When you think of Twitch, you think of Twitch chat. And when you think of Twitch chat, you think about emotes, the small, emoji-like images that are basically their own language on the streaming platform.
Twitch’s global emotes, available to all streamers, are the starting point. But most Twitch streamers have access to custom emotes, which are often spins on different global emotes — for instance, a streamer having a PogChamp of their own face — and help bolster a community feel. Emotes can make communities feel connected, like they’re sharing the same secret language. Simply put, emotes are important, and that’s why there are communities of artists building out an economy of on the edges of Twitch’s business.
But there’s never been a great way to credit artists for their emote work, beyond a mention somewhere scrolled down a page or an on-air shoutout, which is easily missed. But that’s changing: Twitch announced Tuesday that it’s adding ways to credit emote artists for their work.
There are two parts to this: emote attribution and artist badges. Emote attributions are a label that can be assigned to emotes themselves, tagging in an artist’s Twitch channel any time someone clicks on an emote. You can see what this looks like below — the new detail is listed under Tier 1 Sub Emote, with a link out to the artist’s channel.
Creators can also assign an artist badge to five different people per channel; Twitch expects this to be used for emote, overlay, and avatar artists. The artist badge is a little paint brush, outlined in blue, that’ll show up in Twitch chat.

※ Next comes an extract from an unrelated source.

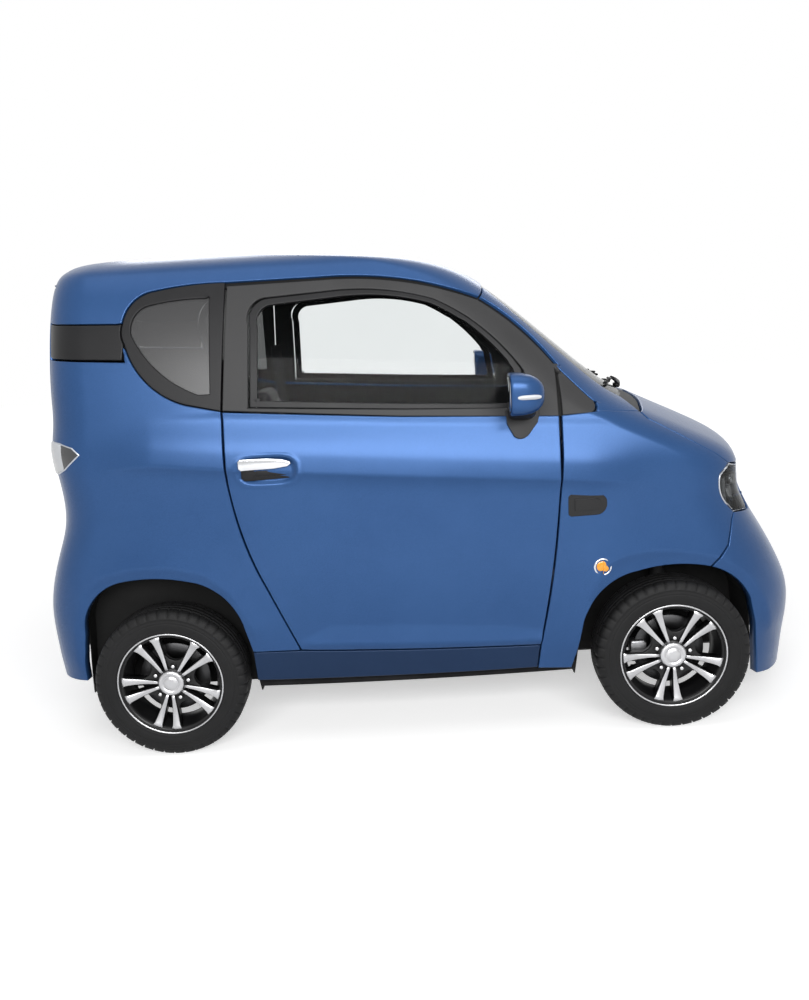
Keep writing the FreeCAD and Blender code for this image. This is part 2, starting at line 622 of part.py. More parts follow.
# Steered knuckles with calipers, suspension arms and the rear axle with its motor.
post = block(axle - 24, axle + 24, -pinPlane - 16, -pinPlane + 16, 160, 348)
spindle = Part.makeCylinder(18, 64, V(axle, -pinPlane + 16, tyreRadius), V(0, -1, 0))
caliper = block(axle - 132, axle - 72, -wheelPlane - 6, -pinPlane + 2, 214, 294)
slotDisc = Part.makeCylinder(val("discRadius") + 4, 18, V(axle, -wheelPlane + 23, tyreRadius), V(0, -1, 0))
hubRoom = Part.makeCylinder(53, 200, V(axle, -wheelPlane + 35, tyreRadius), V(0, -1, 0))
bracket = block(axle - 110, axle - 20, -pinPlane - 8, -pinPlane + 12, 220, 288)
steerArm = block(axle - 120, axle - 20, -pinPlane - 6, -pinPlane + 14, 176, 190)
pinHoles = Part.makeCylinder(val("kingpinRadius"), 24, V(axle, -pinPlane, 160))
pinHoles = pinHoles.fuse(Part.makeCylinder(val("kingpinRadius"), 24, V(axle, -pinPlane, 324)))
knuckle = post.fuse(caliper).fuse(bracket).fuse(steerArm).cut(slotDisc).cut(hubRoom).fuse(spindle).cut(pinHoles)
frontSet = block(axle - 60, axle + 40, -330, 330, 140, floorTop - 60)
rails = block(560, 1090, -330, -290, 165, 205)
frontSet = frontSet.fuse(rails).fuse(mirrored(rails))
# Each arm ends in a round eye about the kingpin, clear of the brake disc at full lock.
eyeRadius = val("eyeRadius")
lowerEye = Part.makeCylinder(eyeRadius, 20, V(axle, -pinPlane, 134))
lowerArm = block(axle - 22, axle + 22, -pinPlane + 6, -320, 134, 154).fuse(lowerEye)
lowerPin = Part.makeCylinder(val("kingpinRadius"), 26, V(axle, -pinPlane, 154))
upperEye = Part.makeCylinder(eyeRadius, 14, V(axle, -pinPlane, 356))
upperArm = block(axle - 16, axle + 16, -pinPlane + 6, -370, 356, 370).fuse(upperEye)
upperPin = Part.makeCylinder(val("kingpinRadius"), 26, V(axle, -pinPlane, 330))
damper = Part.makeCylinder(24, 420, V(axle, -440, 154))
tower = block(axle - 40, axle + 40, -460, -330, 574, 620)
sideSet = lowerArm.fuse(lowerPin).fuse(upperArm).fuse(upperPin).fuse(damper)
frontSet = frontSet.fuse(sideSet).fuse(mirrored(sideSet))
bar = Part.makeCylinder(val("barRadius"), 2 * wheelPlane - 80, V(-axle, -wheelPlane + 40, tyreRadius), V(0, 1, 0))
ends = Part.makeCylinder(18, 2 * wheelPlane + 16, V(-axle, -wheelPlane - 8, tyreRadius), V(0, 1, 0))
motor = motorBox.Shape.copy()
motor.translate(V(val("frameShift"), 0, 0))
arm = block(-axle, -560, -445, -415, 233, 275)
spring = Part.makeCylinder(34, 430 - 270, V(-axle, -400, 270))
rearSet = bar.fuse(ends).cut(motor).fuse(arm).fuse(mirrored(arm)).fuse(spring).fuse(mirrored(spring))
keep("knuckle_right", knuckle)
keep("knuckle_left", mirrored(knuckle))
keep("front_suspension", frontSet)
keep("rear_axle", rearSet)

# Steering wheel on its column, leaning back towards the driver; Z of its frame points at the driver.
leanText = "sizes.steerLean * 1 deg"


def steer_item(kind, label, expressions, forward, turn=None):
    # A primitive whose centre lies forward of the wheel's centre along the column.
    place = {"Placement.Base.x": f"sizes.steerX - sizes.frameShift + ({forward}) * cos({leanText})",
             "Placement.Base.y": "sizes.seatPlane",
             "Placement.Base.z": f"sizes.steerLevel - ({forward}) * sin({leanText})"}
    item = bound(kind, label, {**expressions, **place})
    aim = FreeCAD.Rotation(V(0, 0, 1), V(-math.cos(math.radians(val("steerLean"))), 0,
                                         math.sin(math.radians(val("steerLean")))))
    if turn is not None:
        # Each arm lies in the plane of the ring.
        aim = aim * FreeCAD.Rotation(V(0, 0, 1), turn) * FreeCAD.Rotation(V(0, 1, 0), 90)
    item.Placement.Rotation = aim
    return item


wheelItems = [
    steer_item("Part::Torus", "steeringRing", {"Radius1": "sizes.steerRadius", "Radius2": "sizes.steerTube"}, "0"),
    steer_item("Part::Cylinder", "steeringBoss", {"Radius": "sizes.bossRadius", "Height": "sizes.bossThick"},
               "sizes.bossSet")]
for turn in (30, 150, 270):
    wheelItems.append(steer_item("Part::Cylinder", f"steeringArm{turn}",
                                 {"Radius": "sizes.barThin", "Height": "sizes.steerRadius"}, "0", turn))
steeringWheel = doc.addObject("Part::MultiFuse", "steering_wheel")
steeringWheel.Shapes = wheelItems
steeringWheel.Label = "steering_wheel"
made.append(steeringWheel)
column = steer_item("Part::Cylinder", "steering_column", {"Radius": "sizes.columnRadius", "Height": "sizes.columnLong"},
                    "sizes.bossSet + sizes.columnLong + 0.3")
column.Label = "steering_column"
made.append(column)

doc.recompute()
for item in doc.Objects:
    if "Invalid" in item.State or "Error" in item.State:
        raise ValueError(f"{item.Label} could not be built")
for item in made:
    if item.Shape.isNull() or not item.Shape.isValid():
        raise ValueError(f"{item.Label} has no sound shape")
for item in made:
    item.Shape.exportStep(f"parts/{item.Label}.step")
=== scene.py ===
import bpy
import bmesh
import math
import numpy as np
from mathutils import Matrix, Vector


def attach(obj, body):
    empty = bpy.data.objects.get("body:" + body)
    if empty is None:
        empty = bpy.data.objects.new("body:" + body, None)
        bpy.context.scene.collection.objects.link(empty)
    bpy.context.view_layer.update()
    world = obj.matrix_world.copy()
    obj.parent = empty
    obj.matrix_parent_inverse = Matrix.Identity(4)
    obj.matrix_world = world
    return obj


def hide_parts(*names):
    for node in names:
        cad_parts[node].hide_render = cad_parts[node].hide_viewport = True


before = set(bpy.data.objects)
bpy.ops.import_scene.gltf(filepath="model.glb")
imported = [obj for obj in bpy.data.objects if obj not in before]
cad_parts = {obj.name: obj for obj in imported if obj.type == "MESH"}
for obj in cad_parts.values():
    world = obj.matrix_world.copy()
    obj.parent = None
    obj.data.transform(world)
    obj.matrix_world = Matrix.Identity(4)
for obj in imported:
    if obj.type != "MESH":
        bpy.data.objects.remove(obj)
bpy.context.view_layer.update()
print("frame loaded")

# Body form: plan sections of the shell, from the ground up, in metres.
bodyForm = {
    "sideRadius": 9.0,
    # level, rear end, front end, half width, rear corner, front corner, rear end radius, front end radius
    "sections": [
        (0.110, -1.288, 1.324, 0.622, 0.150, 0.260, 2.6, 1.50),
        (0.200, -1.290, 1.332, 0.640, 0.150, 0.270, 2.6, 1.50),
        (0.300, -1.293, 1.342, 0.652, 0.155, 0.280, 2.6, 1.50),
        (0.400, -1.299, 1.344, 0.658, 0.160, 0.280, 2.6, 1.50),
        (0.500, -1.298, 1.312, 0.663, 0.165, 0.280, 2.6, 1.50),
        (0.600, -1.277, 1.260, 0.666, 0.170, 0.280, 2.6, 1.50),
        (0.700, -1.242, 1.203, 0.666, 0.175, 0.270, 2.6, 1.50),
        (0.780, -1.216, 1.174, 0.665, 0.180, 0.260, 2.6, 1.50),
        (0.850, -1.209, 1.168, 0.665, 0.180, 0.250, 2.6, 1.50),
        (0.895, -1.211, 1.148, 0.665, 0.180, 0.245, 2.6, 1.45),
        (0.960, -1.218, 1.052, 0.662, 0.180, 0.235, 2.6, 1.40),
        (1.040, -1.224, 0.890, 0.652, 0.180, 0.225, 2.6, 1.40),
        (1.120, -1.213, 0.742, 0.634, 0.180, 0.215, 2.6, 1.50),
        (1.220, -1.208, 0.615, 0.612, 0.175, 0.205, 2.6, 1.70),
        (1.340, -1.200, 0.479, 0.583, 0.170, 0.195, 2.6, 1.90),
        (1.460, -1.186, 0.337, 0.548, 0.165, 0.185, 2.6, 2.10),
        (1.540, -1.169, 0.212, 0.518, 0.155, 0.175, 2.6, 2.10),
        (1.582, -1.152, 0.084, 0.490, 0.145, 0.165, 2.6, 2.00),
        (1.606, -1.130, -0.090, 0.452, 0.135, 0.155, 2.6, 1.90),
        (1.626, -1.100, -0.340, 0.380, 0.125, 0.140, 2.6, 1.80),
        (1.640, -1.045, -0.560, 0.270, 0.110, 0.120, 2.6, 1.70),
        (1.647, -0.960, -0.680, 0.150, 0.080, 0.080, 2.6, 1.70),
    ],
    "seam": 0.0035,     # gap between two panels
    "edgeRound": 0.0028,
    "wall": 0.030,
    "cell": 0.014,      # spacing of the grid on a panel
}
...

“As a disabled self-employed artist, creating art for Twitch streamers has been life changing for me,” Twitch streamer and emote artist Jesshy Carr told Polygon. “As a watcher and an emote collector myself, I am so excited to be able to click an emote and see who made it, so that I could potentially contact that artist to get some art from them for myself.”
Artists that don’t want either of these can turn the feature off, and artists will have to approve any attributions assigned to them. Both subscriber and follower emotes are eligible to be assigned to artists with the new labels. However, the artist needs to have a Twitch account to be credited for their work. It’s a small change, and some Twitch artists are waiting to see whether it’ll be beneficial for their businesses. But artists who spoke to Polygon are excited to see their work credited in more visible ways — whenever someone clicks on an emote in chat.
Pandreem, a Twitch emote artist and animator, told Polygon it could be a way for new artists to get noticed.
“This is a change that will help both big and small artists,” Pandreem said. “It’s a huge opportunity for getting more popularity and commissions. When I started out, the emote artist space was way smaller, and it was easier to get noticed. I mainly grew a name by contacting users through Twitter, when I was searching for the “emotes” tag.”
This method of promotion is less viable these days, she said — there are a lot of spam and bot accounts that flood commission requests.
“I’m sure that growing in the space isn’t as easy, there are many talented artists out on Twitch and they should have a chance to get their art recognized more,” Pandreem said.